In 2011, Clinton joined with “liberal interventionists” in again pushing Obama into a “regime change” war in Libya that led to the overthrow and torture-murder of Muammar Gaddafi – which she gleefully welcomed with the quip, “We came, we saw, he died” – but has since turned the once relatively prosperous North African country into a failed state with the Islamic State gaining another foothold.

Both as Secretary of State and since her departure in 2013, Clinton has pressed to escalate the “regime change” war in Syria, seeking a “no-fly zone” that would require the U.S. military to destroy the Syrian government’s air force and air defenses, apparently without regard to the risk that the U.S. intervention could pave the way for Al Qaeda’s Nusra Front and/or the Islamic State to march into Damascus.

Though the Syrian “regime change” strategy that Clinton has advocated has failed to oust President Bashar al-Assad, it has transformed another reasonably functional Mideast state into a bloody killing field and driven millions of refugees into what is now a destabilized Europe.
Is Clinton making a course change? Well, she was saying last year that wants to change Obama's course so far, as Jessica Schulberg reports in Hillary Clinton Promises A More Muscular Foreign Policy As President 09/09/2015:

Obama was hesitant to condemn the Iranian crackdown on protesters during the 2009 Green Revolution. The unrest erupted just as the Obama administration was quietly mulling outreach to the Iranians on the nuclear issue, and the president was mindful of the way a condemnation would sound in a country that views the U.S. as an arrogant superpower intent on regime change. The administration’s failure to take a more proactive role on behalf of the protesters was a mistake Clinton regrets, as she wrote in her memoirs and repeated in her speech Wednesday. “That won’t happen again,” she vowed.
She's moderated her tone a bit. But this is a report from last week (y Alex Seitz-Wald, Clinton Takes on Trumpism in Foreign Policy Speech NBC News 03/23/2016):

With one eye on an ascendent Donald Trump and the other on Europe, still reeling from this week's terror attack, Hillary Clinton offered a firm defense of internationalism and American leadership Wednesday. The Democratic front-runner said the U.S. is the only country that can rally the world to defeat ISIS and stand up to Russia and China.

At a hastily arranged speech on the campus of Stanford University, Clinton leaned on her personal experience as secretary of state and a senator from New York during September 11, to reject Trumpism while projecting her own vision of strength. ...

One name almost entirely absent from Clinton's speech was Obama.
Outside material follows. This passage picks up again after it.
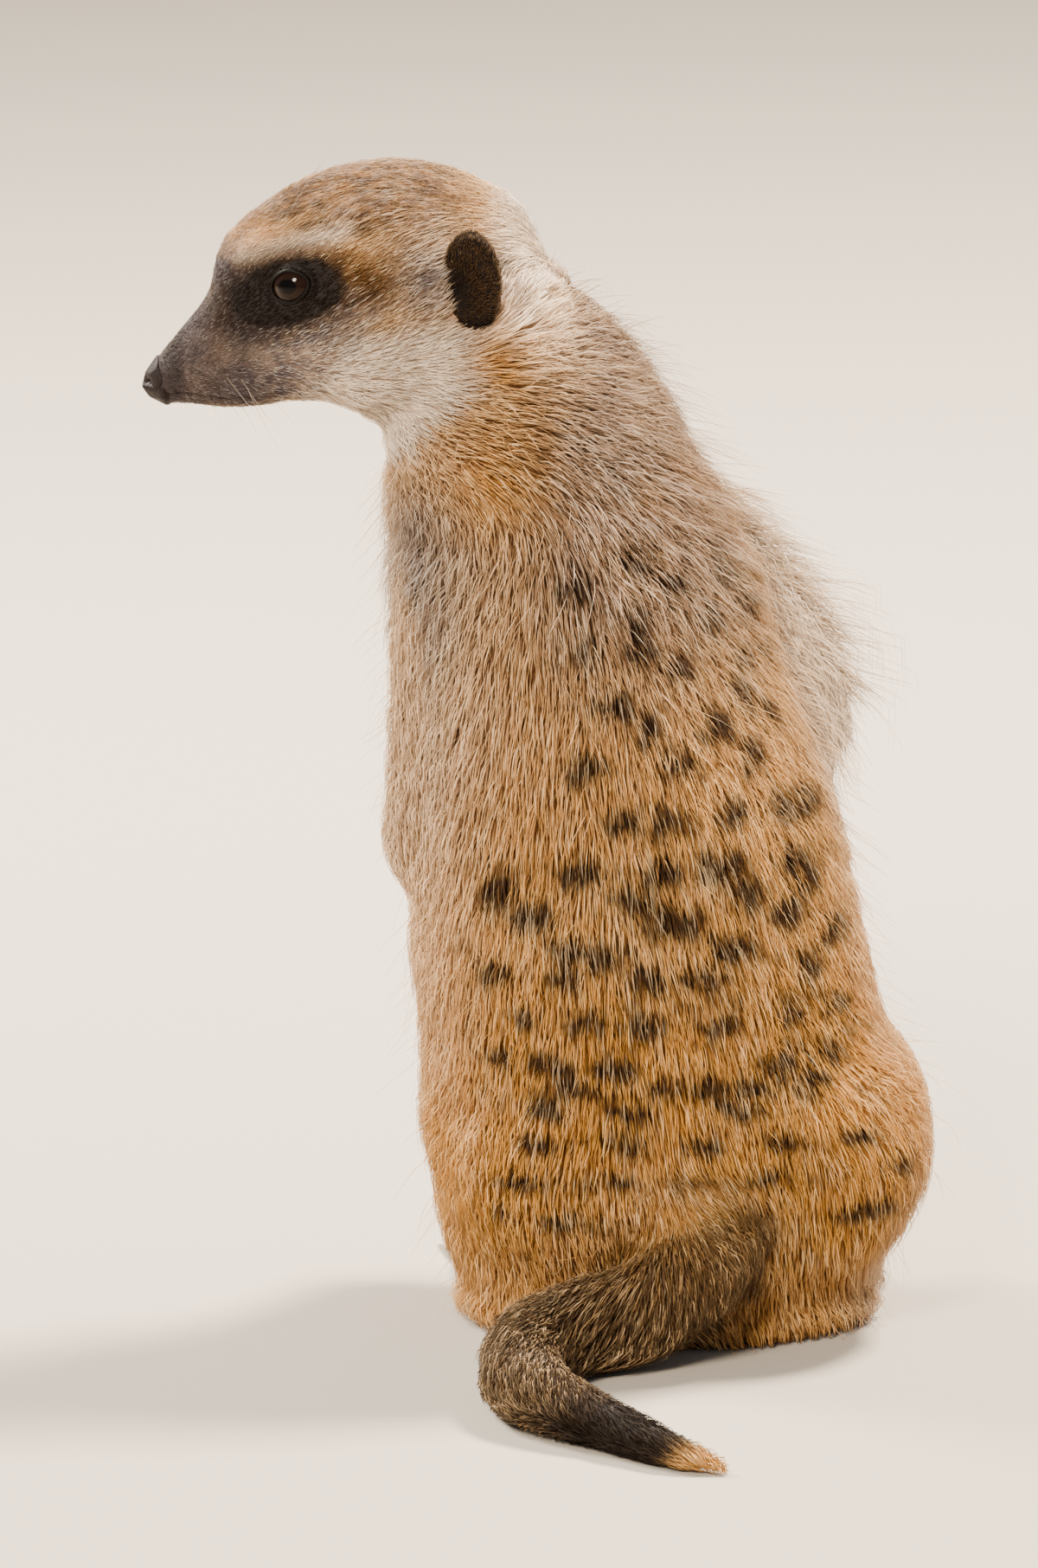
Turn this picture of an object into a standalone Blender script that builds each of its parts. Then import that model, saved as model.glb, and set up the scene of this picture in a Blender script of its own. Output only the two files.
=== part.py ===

While she's generally called for continuing the president's legacy, foreign policy is the issue are where they've diverged the most, and Clinton seems to favor a more muscular U.S. on the world stage.
Then there was the recent AIPAC meeting. Paul Pillar writes (Ben Norton, “Took pandering to a new level”: Progressives, Palestinians criticize Hillary Clinton for “Israeli PR” AIPAC speech Salon 03/21/2016):

Democratic front-runner Hillary Clinton headlined the annual policy conference of the American Israel Public Affairs Committee, or AIPAC, on Monday.

She aggressively voiced support for Israel and hard-line right-wing Prime Minister Benjamin Netanyahu, and made no mention of the Israeli military’s almost five-decade-long illegal occupation of the Palestinian territories.

Clinton also blasted her opponent Bernie Sanders, the only presidential candidate to turn down the invitation to speak at the AIPAC conference, for promising to be neutral on Israel-Palestine. Sanders said he would pursue a “level playing field” in negotiations, something Clinton insisted she would never imagine of doing.

Many progressives, young Americans and Jewish Americans are distancing themselves from Israel, which is increasingly far-right. The current administration is the most right-wing government ever in Israel, and Netanyahu will soon be the longest serving prime minister in the nation’s history — acting as head of state for even longer than Israeli founding father David Ben-Gurion.
And this despite the fact that Netanyahu has aligned more explicitly with the Republicans in domestic US policy than any Isreali government has even aligned itself with either major US party in US domestic party politics before.